GENEVA: The UN health agency on Tuesday (Feb 11) announced that “COVID-19” will be the official name of the deadly coronavirus from China, saying the disease represented a “very grave threat” for the world but there was a “realistic chance” of stopping it.
“We now have a name for the disease and it’s COVID-19,” World Health Organization chief Tedros Adhanom Ghebreyesus told reporters in Geneva. Tedros said that “co” stands for “corona”, “vi” for “virus” and “d” for “disease”, while “19” was for the year, as the outbreak was first identified on Dec 31.
Tedros said the name had been chosen to avoid references to a specific geographical location, animal species or group of people in line with international recommendations for naming aimed at preventing stigmatisation.
WHO had earlier given the virus the temporary name of “2019-nCoV acute respiratory disease” and China’s National Health Commission this week said it was temporarily calling it “novel coronavirus pneumonia” or NCP.
Under a set of guidelines issued in 2015, WHO advises against using place names such as Ebola and Zika – where those diseases were first identified and which are now inevitably linked to them in the public mind.

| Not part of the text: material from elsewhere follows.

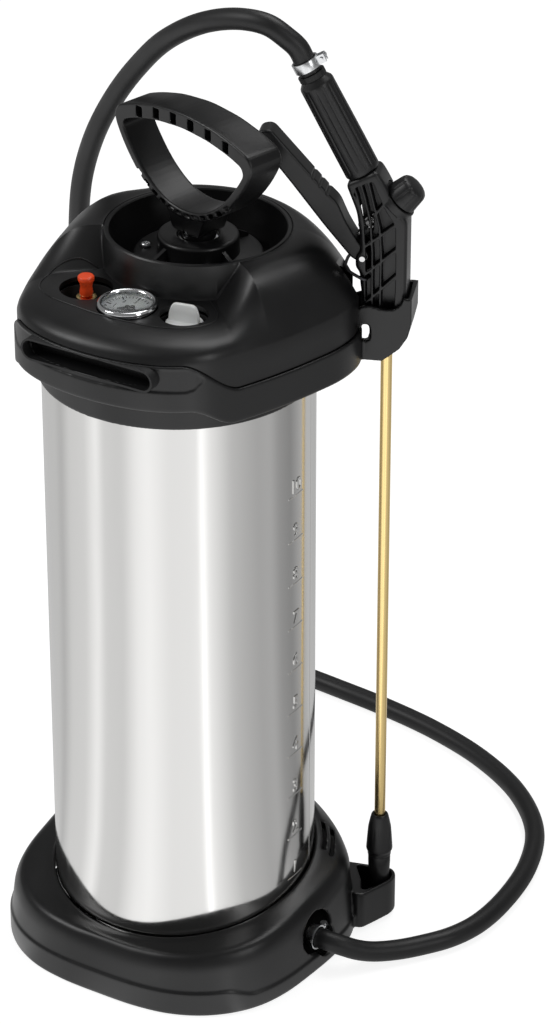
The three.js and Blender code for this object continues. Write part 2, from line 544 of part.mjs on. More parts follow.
// Wire latch that hooks the trigger down.
const LATCH_PATH = [[-13, -10.4, 525], [-13, -12.6, 525.1], [-14.4, -13.8, 525.7], [-22, -13.8, 529.4],
  [-26.4, -12.4, 531.6], [-28, -8, 532.4], [-28.4, 0, 532.6], [-28, 8, 532.4], [-26.4, 12.4, 531.6],
  [-22, 13.8, 529.4], [-14.4, 13.8, 525.7], [-13, 12.6, 525.1], [-13, 10.4, 525]];
part('trigger_latch', rod(LATCH_PATH, 2.4, 8, 40), STEEL, gun);

const gripProfile = [[GRIP.bore, GRIP.from], [GRIP.r - 1, GRIP.from], [GRIP.r, GRIP.from + 1],
  [GRIP.r, GRIP.to - 4], [GRIP.r - 3, GRIP.to], [GRIP.bore, GRIP.to]];
part('gun_grip', onGrip(turned(gripProfile, 24, true)), BLACK, gun);
part('grip_filter', onGrip(cut(disc(5.8, 48, 92, 16), disc(4.6, 52, 100, 16))), BRASS, gun);
part('hose_tail', onGrip(union(ring(3, GRIP.bore - GAP, GRIP.to - 14, GRIP.to, 16), ring(3, 9.6,
  GRIP.to + 0.3, GRIP.to + 4, 20),
  ring(3, GRIP.bore - 1, GRIP.to - 1, GRIP.to + 2, 16))), BLACK_SOFT, gun);
part('gun_clamp', onGrip(clampRing(7).rotate([0, 0, -90]).translate([0, 0, GRIP.to + 7])), ZINC, gun);

part('valve_spindle', onValve(union(disc(2.4, -40.2, -8.5, 12), disc(5, -30, -27.5, 16))), STEEL, gun);
part('valve_seal', onValve(ring(2.7, 5.7, -35.6, -30.3, 16)), RUBBER, gun);
part('valve_spring', onValve(ring(3.4, 4.8, -27.2, -4.8, 16)), STEEL, gun);
part('valve_knob', onValve(turned([[0, -4.5], [2, -4.5], [5.7, -4.5], [5.7, -0.8], [12.2, -0.8], [12.2,
  1], [10.6, 11], [9, 13.4], [4.5, 14.6], [0, 14.8]], 24)), BLACK, gun);

part('lance_seal', ring(LANCE.r + GAP, 6, 496.2, 499.6, 16), RUBBER, gun);
part('lance_nut', cut(union(hex(17, 483, 491), disc(6, 491, 495.8, 16)), disc(LANCE.r + GAP, 480, 500,
  16)), BRASS, gun);
part('lance_tube', ring(LANCE.bore, LANCE.r, LANCE.low, LANCE.high, 16), BRASS, gun);

part('nozzle_nut', turned([[LANCE.r + GAP, 60], [7.4, 60], [7.4, 52], [8.6, 52], [8.6, 54.5], [9.7, 57],
  [9.7, 58.5], [8.4, 76],
  [6.3, 86], [5.6, 87], [LANCE.r + GAP, 87]], 20, true), BLACK, gun);
part('nozzle_seal', ring(LANCE.r + GAP, 6.6, 55, 59.6, 16), RUBBER, gun);
part('nozzle_head', turned([[3.2, 44], [7, 44], [7, 51.7], [8.2, 51.7], [8.2, 46], [7.6, 34], [7.2, 16],
  [6.2, 12.5], [5, 12.5],
  [5, 20], [3.2, 20]], 20, true), BLACK, gun);
part('nozzle_insert', ring(1, 4.7, 13, 19.7, 12), BRASS, gun);

export default sprayer;
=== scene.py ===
"""Ten litre compression sprayer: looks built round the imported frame. Lengths below are in millimetres."""
import json
import math

import bmesh
import bpy
from mathutils import Matrix, Vector


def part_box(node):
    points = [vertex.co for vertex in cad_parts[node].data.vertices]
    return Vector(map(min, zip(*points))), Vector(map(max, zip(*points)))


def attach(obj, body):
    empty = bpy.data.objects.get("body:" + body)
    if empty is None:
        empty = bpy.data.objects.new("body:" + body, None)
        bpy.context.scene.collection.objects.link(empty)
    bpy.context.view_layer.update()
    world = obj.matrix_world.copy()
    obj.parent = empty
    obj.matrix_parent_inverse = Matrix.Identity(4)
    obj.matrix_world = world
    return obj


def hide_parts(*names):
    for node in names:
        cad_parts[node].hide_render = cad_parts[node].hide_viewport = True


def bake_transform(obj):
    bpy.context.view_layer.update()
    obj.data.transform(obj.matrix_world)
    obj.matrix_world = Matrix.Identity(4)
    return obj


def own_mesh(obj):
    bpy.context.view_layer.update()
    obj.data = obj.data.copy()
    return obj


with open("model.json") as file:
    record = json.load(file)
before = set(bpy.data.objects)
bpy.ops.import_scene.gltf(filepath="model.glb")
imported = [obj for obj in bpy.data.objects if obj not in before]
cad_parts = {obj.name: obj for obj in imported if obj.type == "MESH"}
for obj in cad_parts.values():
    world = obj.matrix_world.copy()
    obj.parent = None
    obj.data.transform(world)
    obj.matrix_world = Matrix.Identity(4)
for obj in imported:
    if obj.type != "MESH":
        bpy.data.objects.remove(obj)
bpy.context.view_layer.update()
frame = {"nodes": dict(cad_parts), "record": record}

MM = 0.001
TANK_R = 95.0
PUMP = (0.0, 26.0)
CONTROLS_R = 88
GUN_AT = (119, 79.5)
GUN_TURN = 22
CONSOLE_Z = 528.0
RIM_Z = 553.0


def polar(centre, r, degrees):
    """Point of the plan at a distance and a bearing from a centre."""
    a = math.radians(degrees)
    return centre[0] + r * math.cos(a), centre[1] + r * math.sin(a)


GAUGE_AT, RELIEF_AT, PLUG_AT = [polar(PUMP, CONTROLS_R, degrees) for degrees in (-90, -116.6, -63.4)]

# ------------------------------------------------------------------ camera
AZIMUTH = math.radians(31.834)
ELEVATION = math.radians(28.866)
CAMERA_AT_METRES = (1.3676, -2.0761, 1.7118)
LENS_LENGTH = 141.98


def add(ob):
    bpy.context.scene.collection.objects.link(ob)
    return ob


def place_camera():
    back = Vector((math.sin(AZIMUTH) * math.cos(ELEVATION), -math.cos(AZIMUTH) * math.cos(ELEVATION),
                   math.sin(ELEVATION)))
    data = bpy.data.cameras.new("camera")
    data.lens = LENS_LENGTH
    data.sensor_width = 36
    data.clip_end = 50
    camera = add(bpy.data.objects.new("camera", data))
    camera.location = CAMERA_AT_METRES
    camera.rotation_mode = "QUATERNION"
    camera.rotation_quaternion = (-back).to_track_quat("-Z", "Y")
    bpy.context.scene.camera = camera


place_camera()

# Hose centreline, as the CAD route: outlet, floor, up behind the tank, over to the gun.
HOSE_ROUTE = [
    (106, 0, 22), (116, 0, 22), (126, 0, 21.8), (134, 3.4, 19.3), (142, 10, 14.8), (150, 18.6, 11.2),
    (162, 33, 8.6), (175, 50, 7.9), (187, 69, 7.8), (195, 93, 7.8), (197, 130, 7.8), (190, 180, 7.8),
    (171, 226, 7.8), (135, 265, 7.8), (88, 293, 7.8), (35, 311, 7.8), (-20, 321, 7.8), (-70, 326, 7.8),
    (-115, 326, 11), (-155, 317, 25), (-184, 301, 52), (-202, 276, 97), (-209, 248, 152),
    (-208, 219, 218), (-202, 191, 288), (-191, 163, 358), (-178, 139, 420), (-164, 119, 478),
    (-149, 104, 525), (-129, 92, 567), (-106, 83, 603), (-80, 74, 635), (-48, 62.5, 666),
    (-10, 53, 690), (22, 48.5, 700.5), (42, 49.6, 700), (54, 53, 692.5), (61, 56, 685.6),
    (65, 57.7, 677.4), (69, 59.3, 669.1)]
HOSE_R = 7.5


# ------------------------------------------------------------------ mesh helpers
def clean(mesh, merge=1e-6):
    bm = bmesh.new()
    bm.from_mesh(mesh)
    bmesh.ops.remove_doubles(bm, verts=bm.verts, dist=merge)
    bmesh.ops.dissolve_degenerate(bm, edges=bm.edges, dist=1e-7)
    bmesh.ops.recalc_face_normals(bm, faces=bm.faces)
    bm.to_mesh(mesh)
    bm.free()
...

More general names such as “Middle East Respiratory Syndrome” or “Spanish flu” are also now avoided as they can stigmatise entire regions or ethnic groups.
WHO also notes that using animal species in the name can create confusion, such as in 2009 when H1N1 was popularly referred to as “swine flu”.
This had a major impact on the pork industry even though the disease was being spread by people rather than pigs.